— start of COLLECTED DATA —

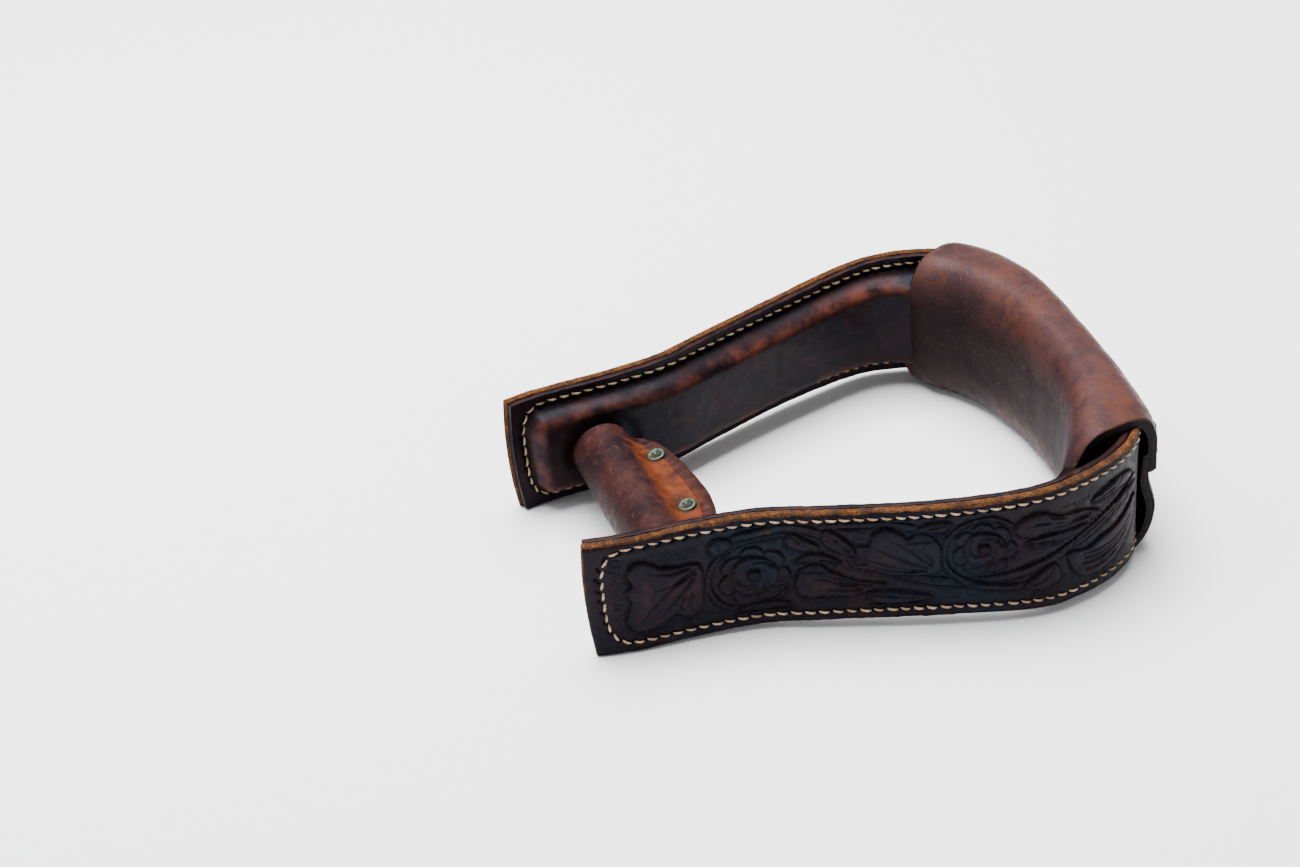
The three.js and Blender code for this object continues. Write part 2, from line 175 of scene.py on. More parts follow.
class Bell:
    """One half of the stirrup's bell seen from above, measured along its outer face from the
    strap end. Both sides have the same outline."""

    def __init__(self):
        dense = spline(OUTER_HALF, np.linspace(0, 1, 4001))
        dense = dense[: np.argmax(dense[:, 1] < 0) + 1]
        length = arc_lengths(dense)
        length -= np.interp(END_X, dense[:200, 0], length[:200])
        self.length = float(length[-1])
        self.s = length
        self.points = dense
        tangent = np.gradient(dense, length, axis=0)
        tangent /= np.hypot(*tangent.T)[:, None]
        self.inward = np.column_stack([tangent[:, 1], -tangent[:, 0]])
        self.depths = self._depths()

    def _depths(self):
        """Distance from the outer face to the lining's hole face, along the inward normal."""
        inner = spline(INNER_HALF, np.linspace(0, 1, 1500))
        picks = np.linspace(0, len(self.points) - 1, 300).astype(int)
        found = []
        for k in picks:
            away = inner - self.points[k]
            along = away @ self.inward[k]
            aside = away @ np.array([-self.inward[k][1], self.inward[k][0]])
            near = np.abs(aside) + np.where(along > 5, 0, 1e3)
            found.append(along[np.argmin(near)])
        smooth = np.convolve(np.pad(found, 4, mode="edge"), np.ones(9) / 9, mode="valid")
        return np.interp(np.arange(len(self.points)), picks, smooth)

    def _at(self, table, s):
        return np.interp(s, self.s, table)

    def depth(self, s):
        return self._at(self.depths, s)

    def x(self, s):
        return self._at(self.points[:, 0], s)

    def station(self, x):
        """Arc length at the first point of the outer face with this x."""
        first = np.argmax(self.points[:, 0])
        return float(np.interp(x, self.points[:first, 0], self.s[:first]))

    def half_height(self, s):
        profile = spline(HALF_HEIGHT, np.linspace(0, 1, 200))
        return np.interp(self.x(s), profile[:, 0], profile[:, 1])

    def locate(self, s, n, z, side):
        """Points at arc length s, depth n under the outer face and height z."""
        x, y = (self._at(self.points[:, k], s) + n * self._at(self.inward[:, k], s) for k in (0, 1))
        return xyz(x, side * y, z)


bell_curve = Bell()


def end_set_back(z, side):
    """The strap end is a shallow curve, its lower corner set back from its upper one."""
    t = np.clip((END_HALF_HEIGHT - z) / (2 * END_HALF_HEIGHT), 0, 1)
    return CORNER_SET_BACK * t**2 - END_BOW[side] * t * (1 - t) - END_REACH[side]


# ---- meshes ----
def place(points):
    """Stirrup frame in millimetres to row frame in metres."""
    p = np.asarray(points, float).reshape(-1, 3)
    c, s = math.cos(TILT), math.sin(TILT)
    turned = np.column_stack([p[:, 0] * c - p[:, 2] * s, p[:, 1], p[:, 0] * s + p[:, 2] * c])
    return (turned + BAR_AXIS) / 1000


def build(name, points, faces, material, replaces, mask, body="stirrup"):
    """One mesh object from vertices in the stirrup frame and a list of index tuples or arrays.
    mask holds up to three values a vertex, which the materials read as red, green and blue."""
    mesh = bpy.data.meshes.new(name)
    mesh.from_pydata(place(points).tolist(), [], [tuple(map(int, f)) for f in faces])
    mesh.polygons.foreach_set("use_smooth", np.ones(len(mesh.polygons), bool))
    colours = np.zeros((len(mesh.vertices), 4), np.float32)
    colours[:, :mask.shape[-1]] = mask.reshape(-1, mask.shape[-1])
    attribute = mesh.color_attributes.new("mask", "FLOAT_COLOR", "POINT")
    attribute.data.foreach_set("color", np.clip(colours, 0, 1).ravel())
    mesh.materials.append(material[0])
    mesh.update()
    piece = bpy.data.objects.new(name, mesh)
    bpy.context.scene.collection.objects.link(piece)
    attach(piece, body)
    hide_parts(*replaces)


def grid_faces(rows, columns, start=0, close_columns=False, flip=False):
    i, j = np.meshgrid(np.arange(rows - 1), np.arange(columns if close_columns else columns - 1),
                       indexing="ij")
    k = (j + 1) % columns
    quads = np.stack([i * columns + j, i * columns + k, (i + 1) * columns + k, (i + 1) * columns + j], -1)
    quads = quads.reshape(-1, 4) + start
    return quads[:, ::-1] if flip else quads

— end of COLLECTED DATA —

EXERCISE → Reproduce the whole listing word for word.

RESULT →
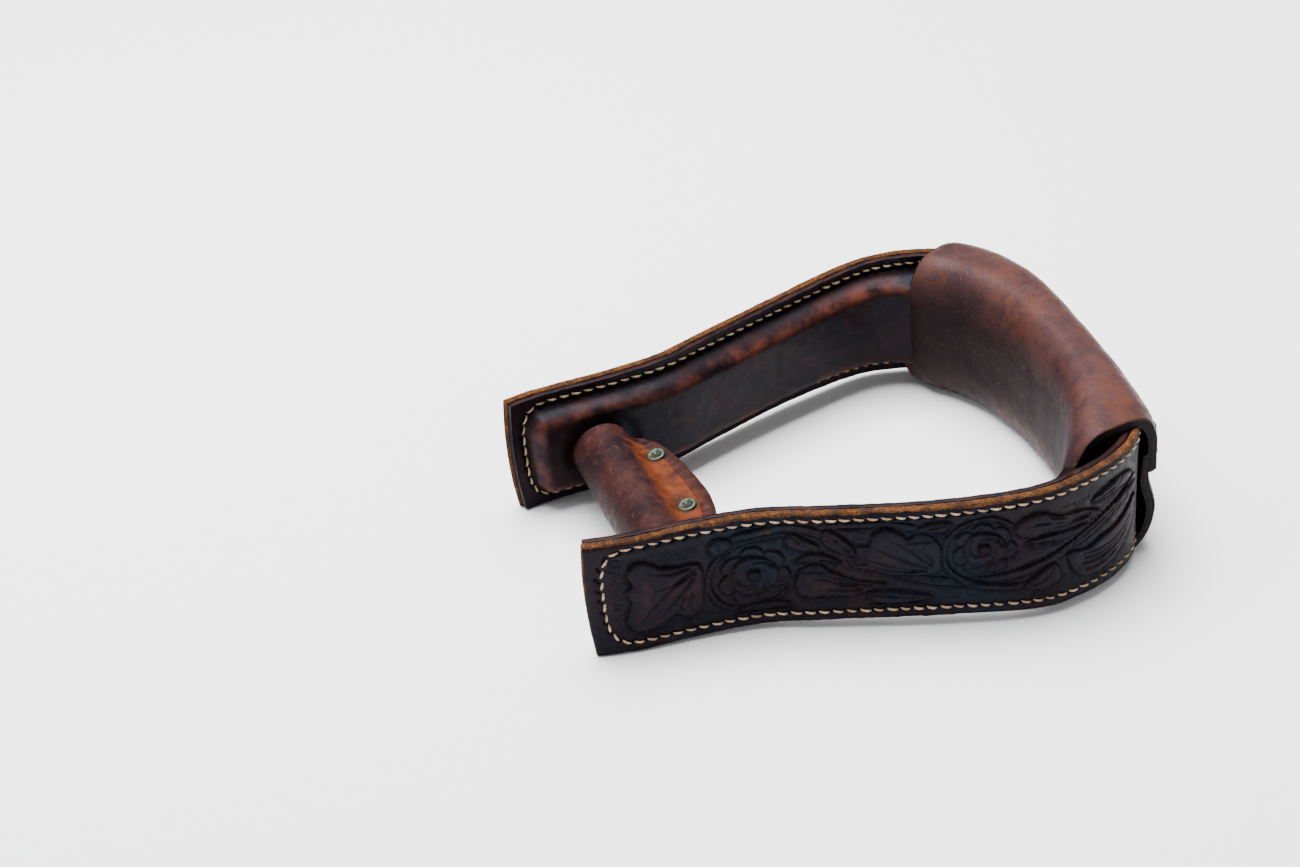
The three.js and Blender code for this object continues. Write part 2, from line 175 of scene.py on. More parts follow.
class Bell:
    """One half of the stirrup's bell seen from above, measured along its outer face from the
    strap end. Both sides have the same outline."""

    def __init__(self):
        dense = spline(OUTER_HALF, np.linspace(0, 1, 4001))
        dense = dense[: np.argmax(dense[:, 1] < 0) + 1]
        length = arc_lengths(dense)
        length -= np.interp(END_X, dense[:200, 0], length[:200])
        self.length = float(length[-1])
        self.s = length
        self.points = dense
        tangent = np.gradient(dense, length, axis=0)
        tangent /= np.hypot(*tangent.T)[:, None]
        self.inward = np.column_stack([tangent[:, 1], -tangent[:, 0]])
        self.depths = self._depths()

    def _depths(self):
        """Distance from the outer face to the lining's hole face, along the inward normal."""
        inner = spline(INNER_HALF, np.linspace(0, 1, 1500))
        picks = np.linspace(0, len(self.points) - 1, 300).astype(int)
        found = []
        for k in picks:
            away = inner - self.points[k]
            along = away @ self.inward[k]
            aside = away @ np.array([-self.inward[k][1], self.inward[k][0]])
            near = np.abs(aside) + np.where(along > 5, 0, 1e3)
            found.append(along[np.argmin(near)])
        smooth = np.convolve(np.pad(found, 4, mode="edge"), np.ones(9) / 9, mode="valid")
        return np.interp(np.arange(len(self.points)), picks, smooth)

    def _at(self, table, s):
        return np.interp(s, self.s, table)

    def depth(self, s):
        return self._at(self.depths, s)

    def x(self, s):
        return self._at(self.points[:, 0], s)

    def station(self, x):
        """Arc length at the first point of the outer face with this x."""
        first = np.argmax(self.points[:, 0])
        return float(np.interp(x, self.points[:first, 0], self.s[:first]))

    def half_height(self, s):
        profile = spline(HALF_HEIGHT, np.linspace(0, 1, 200))
        return np.interp(self.x(s), profile[:, 0], profile[:, 1])

    def locate(self, s, n, z, side):
        """Points at arc length s, depth n under the outer face and height z."""
        x, y = (self._at(self.points[:, k], s) + n * self._at(self.inward[:, k], s) for k in (0, 1))
        return xyz(x, side * y, z)


bell_curve = Bell()


def end_set_back(z, side):
    """The strap end is a shallow curve, its lower corner set back from its upper one."""
    t = np.clip((END_HALF_HEIGHT - z) / (2 * END_HALF_HEIGHT), 0, 1)
    return CORNER_SET_BACK * t**2 - END_BOW[side] * t * (1 - t) - END_REACH[side]


# ---- meshes ----
def place(points):
    """Stirrup frame in millimetres to row frame in metres."""
    p = np.asarray(points, float).reshape(-1, 3)
    c, s = math.cos(TILT), math.sin(TILT)
    turned = np.column_stack([p[:, 0] * c - p[:, 2] * s, p[:, 1], p[:, 0] * s + p[:, 2] * c])
    return (turned + BAR_AXIS) / 1000


def build(name, points, faces, material, replaces, mask, body="stirrup"):
    """One mesh object from vertices in the stirrup frame and a list of index tuples or arrays.
    mask holds up to three values a vertex, which the materials read as red, green and blue."""
    mesh = bpy.data.meshes.new(name)
    mesh.from_pydata(place(points).tolist(), [], [tuple(map(int, f)) for f in faces])
    mesh.polygons.foreach_set("use_smooth", np.ones(len(mesh.polygons), bool))
    colours = np.zeros((len(mesh.vertices), 4), np.float32)
    colours[:, :mask.shape[-1]] = mask.reshape(-1, mask.shape[-1])
    attribute = mesh.color_attributes.new("mask", "FLOAT_COLOR", "POINT")
    attribute.data.foreach_set("color", np.clip(colours, 0, 1).ravel())
    mesh.materials.append(material[0])
    mesh.update()
    piece = bpy.data.objects.new(name, mesh)
    bpy.context.scene.collection.objects.link(piece)
    attach(piece, body)
    hide_parts(*replaces)


def grid_faces(rows, columns, start=0, close_columns=False, flip=False):
    i, j = np.meshgrid(np.arange(rows - 1), np.arange(columns if close_columns else columns - 1),
                       indexing="ij")
    k = (j + 1) % columns
    quads = np.stack([i * columns + j, i * columns + k, (i + 1) * columns + k, (i + 1) * columns + j], -1)
    quads = quads.reshape(-1, 4) + start
    return quads[:, ::-1] if flip else quads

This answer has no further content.